Serata smart per i nerazzurri che nel posticipo liquidano (2-0) un Frosinone combattivo con una straordinaria prodezza balistica di Dimarco e un discutibile rigore di Calhanoglu conquistato da Thuram in uno dei suoi blitz offensivi. Un successo che permette all’Inter di portarsi a +2 rispetto ai bianconeri, che incontreranno tra due settimane dopo la pausa azzurra. E’ un momento magico per l’Inter, con la miglior difesa e il miglior attacco del torneo, dove tutto le riesce facile come la fiondata da 57 metri messa a segno da Dimarco, un gol d’antologia che ricorda altri virtuosismi d’autore realizzati da Maradona e da Recoba. Un gol, quello del terzino nerazzurro, che ha sparigliato una partita giocata a viso aperto dal Frosinone.

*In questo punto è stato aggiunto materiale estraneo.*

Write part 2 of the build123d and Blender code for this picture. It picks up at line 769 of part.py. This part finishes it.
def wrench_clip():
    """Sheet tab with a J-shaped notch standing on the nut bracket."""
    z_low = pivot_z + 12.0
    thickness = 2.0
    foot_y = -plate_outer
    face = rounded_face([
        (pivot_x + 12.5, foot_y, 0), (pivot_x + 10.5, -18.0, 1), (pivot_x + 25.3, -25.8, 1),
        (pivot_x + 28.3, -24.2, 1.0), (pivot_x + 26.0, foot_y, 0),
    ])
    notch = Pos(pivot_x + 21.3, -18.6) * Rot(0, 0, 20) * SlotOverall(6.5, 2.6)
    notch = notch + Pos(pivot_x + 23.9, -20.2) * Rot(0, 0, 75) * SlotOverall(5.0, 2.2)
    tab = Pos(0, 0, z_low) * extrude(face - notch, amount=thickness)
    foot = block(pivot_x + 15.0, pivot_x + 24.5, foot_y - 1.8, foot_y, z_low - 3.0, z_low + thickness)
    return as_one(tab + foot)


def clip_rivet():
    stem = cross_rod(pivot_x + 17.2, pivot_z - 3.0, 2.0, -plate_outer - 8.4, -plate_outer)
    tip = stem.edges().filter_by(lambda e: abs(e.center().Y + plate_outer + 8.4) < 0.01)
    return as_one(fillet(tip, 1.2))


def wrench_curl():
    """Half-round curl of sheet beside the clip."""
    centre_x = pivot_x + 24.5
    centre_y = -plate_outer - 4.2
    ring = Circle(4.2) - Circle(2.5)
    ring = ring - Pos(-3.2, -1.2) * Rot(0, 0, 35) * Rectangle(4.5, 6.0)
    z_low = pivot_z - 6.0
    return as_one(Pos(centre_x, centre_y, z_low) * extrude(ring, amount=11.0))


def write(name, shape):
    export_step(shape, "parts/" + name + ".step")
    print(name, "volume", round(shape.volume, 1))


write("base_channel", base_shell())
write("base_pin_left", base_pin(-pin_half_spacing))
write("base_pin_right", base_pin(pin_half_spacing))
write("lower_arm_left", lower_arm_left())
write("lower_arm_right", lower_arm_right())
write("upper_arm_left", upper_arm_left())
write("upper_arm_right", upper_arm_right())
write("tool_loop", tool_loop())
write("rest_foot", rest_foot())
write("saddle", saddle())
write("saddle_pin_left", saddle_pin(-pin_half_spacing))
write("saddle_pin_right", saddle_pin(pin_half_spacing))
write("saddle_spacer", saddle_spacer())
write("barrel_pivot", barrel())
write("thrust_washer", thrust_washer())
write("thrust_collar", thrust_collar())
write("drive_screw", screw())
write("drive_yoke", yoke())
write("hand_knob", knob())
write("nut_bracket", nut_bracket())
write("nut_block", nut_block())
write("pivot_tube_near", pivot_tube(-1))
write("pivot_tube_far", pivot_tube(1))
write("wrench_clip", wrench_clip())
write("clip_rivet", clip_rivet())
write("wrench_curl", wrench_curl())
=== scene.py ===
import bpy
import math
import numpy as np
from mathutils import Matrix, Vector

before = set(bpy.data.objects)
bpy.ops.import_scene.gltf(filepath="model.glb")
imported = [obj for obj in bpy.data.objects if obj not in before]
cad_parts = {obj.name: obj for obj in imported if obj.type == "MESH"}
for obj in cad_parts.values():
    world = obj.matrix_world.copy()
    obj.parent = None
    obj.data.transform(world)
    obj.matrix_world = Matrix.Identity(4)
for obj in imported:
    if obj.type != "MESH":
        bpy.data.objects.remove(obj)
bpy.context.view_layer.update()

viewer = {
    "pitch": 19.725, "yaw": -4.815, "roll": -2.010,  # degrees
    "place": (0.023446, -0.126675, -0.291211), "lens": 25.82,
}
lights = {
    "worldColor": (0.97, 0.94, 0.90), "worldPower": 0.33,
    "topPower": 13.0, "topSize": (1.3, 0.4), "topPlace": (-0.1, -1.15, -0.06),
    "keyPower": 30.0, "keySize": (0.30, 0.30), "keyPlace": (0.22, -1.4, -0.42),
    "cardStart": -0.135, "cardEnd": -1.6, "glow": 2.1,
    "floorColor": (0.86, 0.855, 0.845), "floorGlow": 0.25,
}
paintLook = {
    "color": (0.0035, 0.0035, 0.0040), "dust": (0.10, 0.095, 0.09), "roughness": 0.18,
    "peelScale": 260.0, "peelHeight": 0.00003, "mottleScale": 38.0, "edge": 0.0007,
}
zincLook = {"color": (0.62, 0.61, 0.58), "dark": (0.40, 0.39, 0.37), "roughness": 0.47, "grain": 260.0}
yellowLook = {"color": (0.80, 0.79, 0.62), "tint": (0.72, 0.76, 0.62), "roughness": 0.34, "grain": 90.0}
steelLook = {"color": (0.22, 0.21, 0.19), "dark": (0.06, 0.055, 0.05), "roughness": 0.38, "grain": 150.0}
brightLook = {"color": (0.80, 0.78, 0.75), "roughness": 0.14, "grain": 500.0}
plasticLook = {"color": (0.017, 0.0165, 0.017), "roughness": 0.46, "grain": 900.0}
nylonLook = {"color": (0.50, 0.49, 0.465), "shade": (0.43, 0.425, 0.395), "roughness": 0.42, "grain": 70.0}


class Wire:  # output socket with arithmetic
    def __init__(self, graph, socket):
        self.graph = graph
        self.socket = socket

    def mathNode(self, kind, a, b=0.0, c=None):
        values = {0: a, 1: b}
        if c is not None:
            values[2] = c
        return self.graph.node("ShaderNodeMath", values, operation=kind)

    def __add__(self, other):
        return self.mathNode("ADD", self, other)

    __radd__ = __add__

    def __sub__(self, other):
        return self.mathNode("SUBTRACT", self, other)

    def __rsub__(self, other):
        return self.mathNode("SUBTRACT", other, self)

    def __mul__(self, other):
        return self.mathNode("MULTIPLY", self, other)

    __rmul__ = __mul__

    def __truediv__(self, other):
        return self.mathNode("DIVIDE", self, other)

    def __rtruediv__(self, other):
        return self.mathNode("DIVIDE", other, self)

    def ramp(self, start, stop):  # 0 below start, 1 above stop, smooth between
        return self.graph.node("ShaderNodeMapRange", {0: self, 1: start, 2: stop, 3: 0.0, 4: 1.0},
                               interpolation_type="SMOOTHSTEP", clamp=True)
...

Gli strani miracoli di Allegri

Della Juve ormai abbiamo detto tutto. Visto che i suoi attaccanti non riescono più a segnare, Allegri riesce nel miracolo di far diventare goleador i suoi difensori centrali. Un gol di Breme e un altro di Rugani, su palle inattive e oplà, il Cagliari è sistemato.

I bianconeri festeggiano così il quinto successo consecutivo pur avendo perso, dopo 615 minuti, l’imbattibilità di Szczesny. Fino a un mese fa Allegri era considero un paleolitico ancorato al calcio dell’Ottocento. Ora naturalmente è un genio che fa le nozze coi fichi secchi. Comunque, nel primo tempo, col Cagliari, non si è visto un tiro in porta. Certo che se l’attacco della Juve si svegliasse, sarebbero guai anche per l’Inter. Avere Chiesa e Vlahovic sempre a secco, è un fenomeno curioso che andrebbe studiato dai migliori luminari della scienza.

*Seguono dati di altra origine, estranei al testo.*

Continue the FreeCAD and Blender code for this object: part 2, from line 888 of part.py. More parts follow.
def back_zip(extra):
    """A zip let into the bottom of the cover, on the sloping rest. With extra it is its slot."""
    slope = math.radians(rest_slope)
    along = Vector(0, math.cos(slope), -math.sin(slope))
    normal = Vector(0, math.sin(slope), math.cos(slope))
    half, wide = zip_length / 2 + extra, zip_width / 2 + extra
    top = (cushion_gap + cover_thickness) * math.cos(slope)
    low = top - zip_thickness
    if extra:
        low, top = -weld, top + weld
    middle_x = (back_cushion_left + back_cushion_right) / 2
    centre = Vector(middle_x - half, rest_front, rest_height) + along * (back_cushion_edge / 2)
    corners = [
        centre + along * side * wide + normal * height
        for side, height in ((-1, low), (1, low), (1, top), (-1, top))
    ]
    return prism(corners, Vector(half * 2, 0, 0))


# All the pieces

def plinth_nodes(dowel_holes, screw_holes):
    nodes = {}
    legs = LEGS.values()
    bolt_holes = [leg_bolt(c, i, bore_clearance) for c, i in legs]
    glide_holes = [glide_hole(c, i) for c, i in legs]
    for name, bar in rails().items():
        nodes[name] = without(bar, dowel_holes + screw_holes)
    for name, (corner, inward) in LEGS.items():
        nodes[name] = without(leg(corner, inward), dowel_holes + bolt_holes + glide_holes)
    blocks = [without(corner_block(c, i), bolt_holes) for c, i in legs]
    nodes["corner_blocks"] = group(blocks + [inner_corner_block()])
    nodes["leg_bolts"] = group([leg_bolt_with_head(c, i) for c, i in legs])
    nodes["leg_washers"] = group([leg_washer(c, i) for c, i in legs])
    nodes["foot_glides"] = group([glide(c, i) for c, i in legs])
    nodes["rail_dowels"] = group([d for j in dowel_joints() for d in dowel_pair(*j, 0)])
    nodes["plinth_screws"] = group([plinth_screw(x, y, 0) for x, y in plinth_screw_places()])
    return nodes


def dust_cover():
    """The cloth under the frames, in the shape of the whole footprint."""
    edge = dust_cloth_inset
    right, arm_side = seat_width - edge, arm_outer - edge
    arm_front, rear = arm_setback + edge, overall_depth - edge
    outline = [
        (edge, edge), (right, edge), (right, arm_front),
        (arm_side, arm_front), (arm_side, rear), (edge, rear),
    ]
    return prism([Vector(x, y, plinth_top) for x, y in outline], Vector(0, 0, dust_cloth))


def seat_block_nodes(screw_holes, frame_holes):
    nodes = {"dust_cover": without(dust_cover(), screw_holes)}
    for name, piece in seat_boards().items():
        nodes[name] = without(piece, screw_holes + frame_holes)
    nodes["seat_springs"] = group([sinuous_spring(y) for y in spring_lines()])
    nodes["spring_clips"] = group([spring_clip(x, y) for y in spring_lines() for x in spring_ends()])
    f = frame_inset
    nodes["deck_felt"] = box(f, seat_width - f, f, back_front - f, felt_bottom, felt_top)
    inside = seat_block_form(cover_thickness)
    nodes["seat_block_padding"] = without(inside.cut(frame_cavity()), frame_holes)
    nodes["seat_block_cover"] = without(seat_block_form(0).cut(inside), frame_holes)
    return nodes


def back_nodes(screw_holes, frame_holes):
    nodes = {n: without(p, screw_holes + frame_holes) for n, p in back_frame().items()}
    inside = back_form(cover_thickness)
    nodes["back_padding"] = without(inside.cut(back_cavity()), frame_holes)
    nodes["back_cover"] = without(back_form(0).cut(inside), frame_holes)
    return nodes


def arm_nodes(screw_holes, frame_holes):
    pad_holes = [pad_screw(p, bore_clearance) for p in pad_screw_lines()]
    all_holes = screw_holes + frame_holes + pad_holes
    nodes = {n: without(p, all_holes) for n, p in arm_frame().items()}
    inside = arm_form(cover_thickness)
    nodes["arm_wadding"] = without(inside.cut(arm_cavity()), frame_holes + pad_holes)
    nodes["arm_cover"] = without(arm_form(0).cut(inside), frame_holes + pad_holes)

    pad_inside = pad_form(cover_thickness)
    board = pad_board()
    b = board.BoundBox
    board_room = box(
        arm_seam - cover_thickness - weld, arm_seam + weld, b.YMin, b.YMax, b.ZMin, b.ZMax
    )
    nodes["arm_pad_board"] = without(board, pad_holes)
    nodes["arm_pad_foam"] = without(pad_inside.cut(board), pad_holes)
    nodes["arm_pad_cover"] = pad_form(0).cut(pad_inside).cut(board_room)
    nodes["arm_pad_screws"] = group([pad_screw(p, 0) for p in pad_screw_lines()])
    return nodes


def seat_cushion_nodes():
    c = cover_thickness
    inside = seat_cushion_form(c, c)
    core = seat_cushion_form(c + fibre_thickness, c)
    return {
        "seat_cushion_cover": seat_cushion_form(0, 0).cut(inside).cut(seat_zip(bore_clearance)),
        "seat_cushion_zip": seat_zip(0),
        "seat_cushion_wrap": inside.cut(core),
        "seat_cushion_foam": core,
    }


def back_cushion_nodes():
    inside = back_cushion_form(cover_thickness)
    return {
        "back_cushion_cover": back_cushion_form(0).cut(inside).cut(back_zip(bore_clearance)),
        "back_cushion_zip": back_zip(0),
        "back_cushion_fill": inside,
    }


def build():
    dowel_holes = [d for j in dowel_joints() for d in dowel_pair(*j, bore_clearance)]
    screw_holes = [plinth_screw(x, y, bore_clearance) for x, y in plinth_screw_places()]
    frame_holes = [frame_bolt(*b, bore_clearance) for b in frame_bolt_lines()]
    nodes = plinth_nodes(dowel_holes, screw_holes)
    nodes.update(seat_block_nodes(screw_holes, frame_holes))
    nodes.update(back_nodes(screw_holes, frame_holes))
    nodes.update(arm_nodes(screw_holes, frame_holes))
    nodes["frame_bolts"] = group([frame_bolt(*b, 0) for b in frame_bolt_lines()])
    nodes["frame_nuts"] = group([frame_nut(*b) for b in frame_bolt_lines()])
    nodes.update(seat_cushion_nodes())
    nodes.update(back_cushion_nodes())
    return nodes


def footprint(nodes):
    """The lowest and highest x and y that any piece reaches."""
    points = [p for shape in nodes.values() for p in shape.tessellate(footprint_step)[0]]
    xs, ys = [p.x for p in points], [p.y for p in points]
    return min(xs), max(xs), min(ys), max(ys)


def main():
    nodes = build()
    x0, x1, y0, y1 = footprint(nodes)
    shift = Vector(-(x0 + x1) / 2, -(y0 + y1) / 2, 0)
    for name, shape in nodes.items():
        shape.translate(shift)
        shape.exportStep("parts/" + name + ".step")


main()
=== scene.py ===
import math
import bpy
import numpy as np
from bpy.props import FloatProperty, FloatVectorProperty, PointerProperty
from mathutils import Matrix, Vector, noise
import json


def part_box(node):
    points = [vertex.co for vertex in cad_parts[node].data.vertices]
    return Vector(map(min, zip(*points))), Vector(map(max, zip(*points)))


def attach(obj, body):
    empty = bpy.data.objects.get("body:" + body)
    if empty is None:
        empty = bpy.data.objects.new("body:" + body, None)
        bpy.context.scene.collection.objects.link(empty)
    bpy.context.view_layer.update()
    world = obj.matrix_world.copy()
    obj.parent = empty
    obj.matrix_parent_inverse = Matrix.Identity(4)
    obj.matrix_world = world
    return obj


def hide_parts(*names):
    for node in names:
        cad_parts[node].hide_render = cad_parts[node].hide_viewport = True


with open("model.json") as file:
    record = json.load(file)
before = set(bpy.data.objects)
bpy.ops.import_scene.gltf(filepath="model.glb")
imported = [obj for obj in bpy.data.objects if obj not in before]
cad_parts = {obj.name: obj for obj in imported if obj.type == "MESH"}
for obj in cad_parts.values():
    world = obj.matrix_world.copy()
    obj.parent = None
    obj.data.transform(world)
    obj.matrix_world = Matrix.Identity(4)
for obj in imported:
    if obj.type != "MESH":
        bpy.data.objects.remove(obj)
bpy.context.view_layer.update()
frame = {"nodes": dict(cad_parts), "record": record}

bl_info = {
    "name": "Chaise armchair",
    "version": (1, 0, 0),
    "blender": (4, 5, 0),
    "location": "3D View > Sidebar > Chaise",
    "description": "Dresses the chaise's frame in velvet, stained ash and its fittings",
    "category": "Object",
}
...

Lazio-Roma il derby della noia

Altro che fuochi d’artificio, altro che duello al veleno tra due santoni della panchina: la sfida dell’Olimpico, tanto strombazzata alla vigilia, alla fine assomiglia a documentario sulla vita dei procioni depressi. A parte un palo colpito da Luis Alberto e un gol di Politano annullato per fuorigioco, tutto il resto è noia, per dirla alla Califano. Uno sbiadito zero a zero che tutto sommato fa comodo sia a Sarri sia a Mourinho, più preoccupati di punzecchiarsi verbalmente che di provare davvero a vincere. Maestro di calcio l’uno, mago della comunicazione l’altro, messi insieme hanno raggiunto una meravigliosa sintesi: far dormire tutto l’Olimpico. Anche questa è comunque una impresa.

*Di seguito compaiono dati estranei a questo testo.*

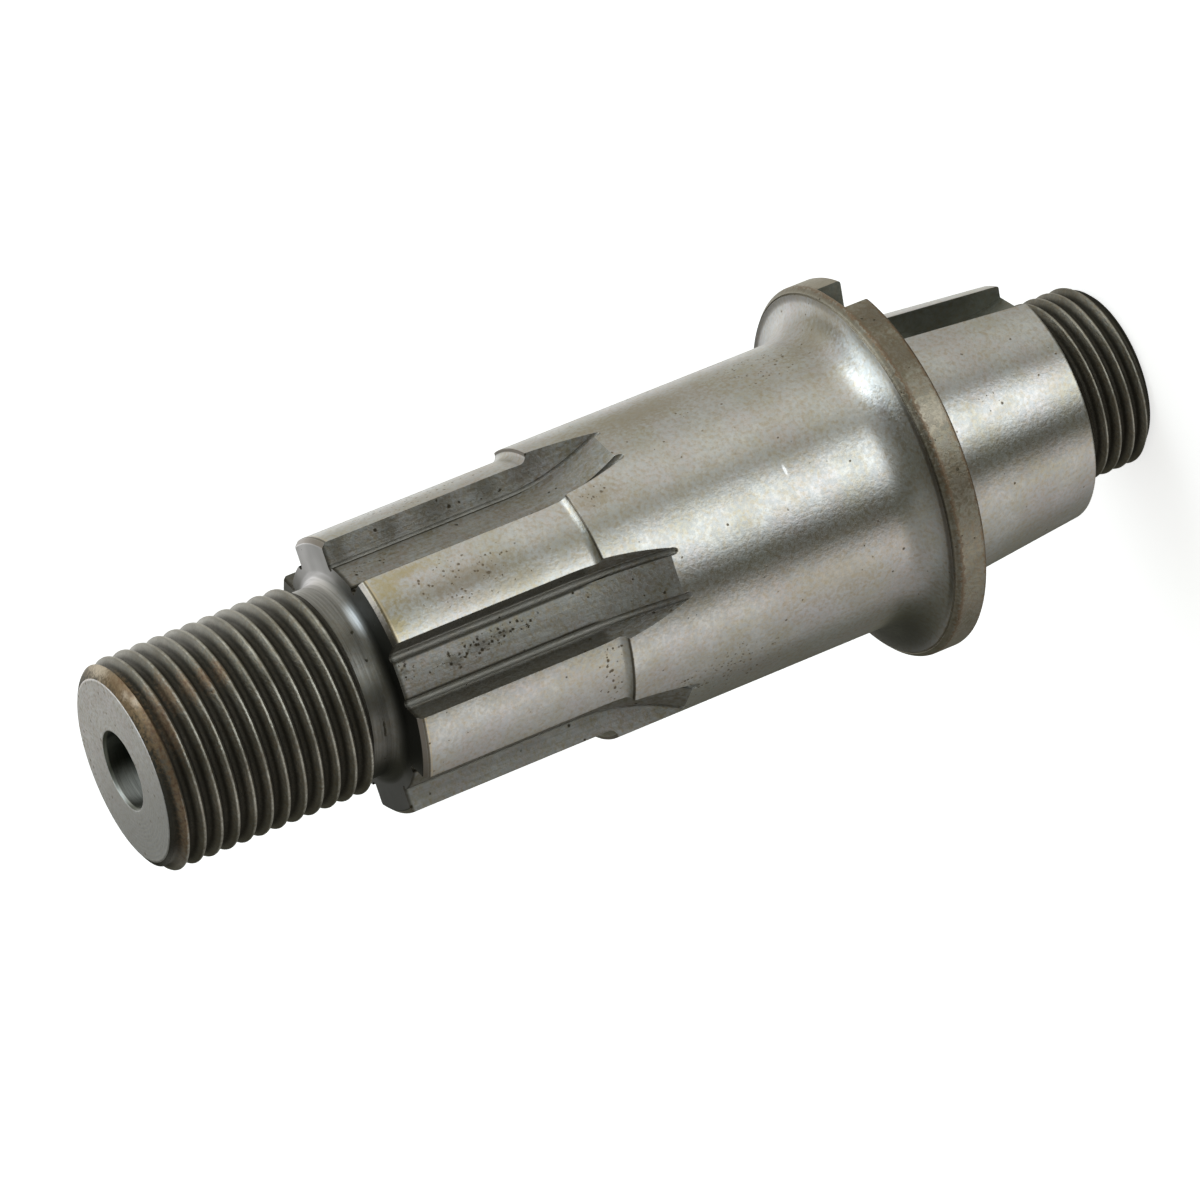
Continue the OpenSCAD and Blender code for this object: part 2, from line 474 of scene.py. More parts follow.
# Ground: journal, flare, tooth tops and taper. Marks are height, turn, half height and half turn.
groundLook = {
    "brushed": 0.75,
    "cloudSize": 7.5, "fleckSize": 0.5,
    "bare": (0.64, 0.635, 0.61, 1), "film": (0.46, 0.415, 0.28, 1), "filmShare": 0.62,
    "rose": (0.58, 0.52, 0.53, 1),
    "warm": (0.43, 0.35, 0.235, 1), "cool": (0.57, 0.6, 0.62, 1), "fleckShare": 0.6,
    "roughness": 0.28,
    "edgeRadius": 0.12, "edge": (0.8, 0.79, 0.75, 1), "edgeDirt": (0.16, 0.125, 0.07, 1),
    "specks": (0.5, 0.36, 0.02, 0.75), "speck": (0.15, 0.105, 0.055, 1),
    "speckFields": [(90.0, -69, 5.5, 8), (88.5, -77, 4.5, 4), (76.6, -130, 1.4, 12), (71.2, -61, 1.8, 5),
                    (22.0, -85, 1.6, 4), (56.1, -40, 0.5, 2), (44, -30, 5, 10), (62, -150, 6, 10),
                    (88, -14, 8, 6), (84, 50, 9, 7), (58, 120, 12, 20)],
    "stains": [(98.4, -62, 1.8, 7), (96.2, -58.5, 4.0, 2.5), (99.4, -78, 1.2, 4), (100.0, -70, 0.4, 15)],
    "stain": (0.43, 0.355, 0.175, 1),
    # Scuffs; the two on the tooth land near turn -75 are painted shade that dims its reflection.
    "scuffsAndShade": [(89.5, -71, 6.5, 5), (86, -79.5, 10, 3.5), (71.5, -61, 3, 5), (36, -30, 5, 9),
               (60, -28, 9, 9), (79, -8, 4, 6), (47, -125, 6, 8)],
    "scuffAndShade": (0.34, 0.29, 0.2, 1),
    "spots": [(76.9, -123, 0.16, 0.8), (76.3, -137, 0.18, 0.9), (76.6, -128, 0.25, 0.6),
              (76.5, -133, 0.14, 0.7), (77.3, -130, 0.12, 0.5), (71.7, -61, 0.16, 0.6),
              (70.5, -60, 0.2, 0.7), (86.8, -72, 0.3, 0.9)],
    "nicks": [(49.7, -79, 0.2, 2.2)], "nick": (1, 1, 1, 1),
    # height from, height to, least radius and hue of the lines along the turned edges
    "lines": [(74.2, 74.5, 17.25, "darkLine"), (99.84, 100.0, 16.5, "wearAndSheen"), (100.07, 100.34, 16.5, "darkLine")],
    # The pale hue below is a painted highlight along the rounded edge at the end of each tooth's land.
    "wearAndSheen": (0.62, 0.52, 0.36, 1),
    # Painted shade: a thin dark line in the crease where the flare meets the rim.
    "paintedCreaseShades": [(34.82, -106, 0.07, 46), (34.82, 60, 0.07, 90)],
    "darkLine": (0.09, 0.065, 0.035, 1),
    "shades": [(36.6, -195, 3.3, 40), (100.6, -94, 0.6, 15)], "shade": (0.05, 0.05, 0.043, 1),
    "shoulder": (100.35, 100.8), "shoulderHue": (0.29, 0.25, 0.22, 1),
}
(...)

Ritorna la Nazionale: o la va o la spacca

Per Luciano Spalletti, svanita l’amara consolazione del rimpianto napoletano, arrivano due partite decisive (17 e 20 novembre) per il calcio azzurro. Una con la Macedonia, l’altra con l’Ucraina. Per non mancare da campioni in carica anche la partecipazione al prossimo Europeo, ci servono almeno quattro punti. Se non li facciamo si va ai play off con tutti i rischi del caso. Arrivano forza fresche, come Andrea Colpani, sei gol in 12 partite col Torino. La Macedonia evoca brutti ricordi, ma dopo aver perso due qualificazioni mondiali consecutive, altri treni non li possiamo più perdere.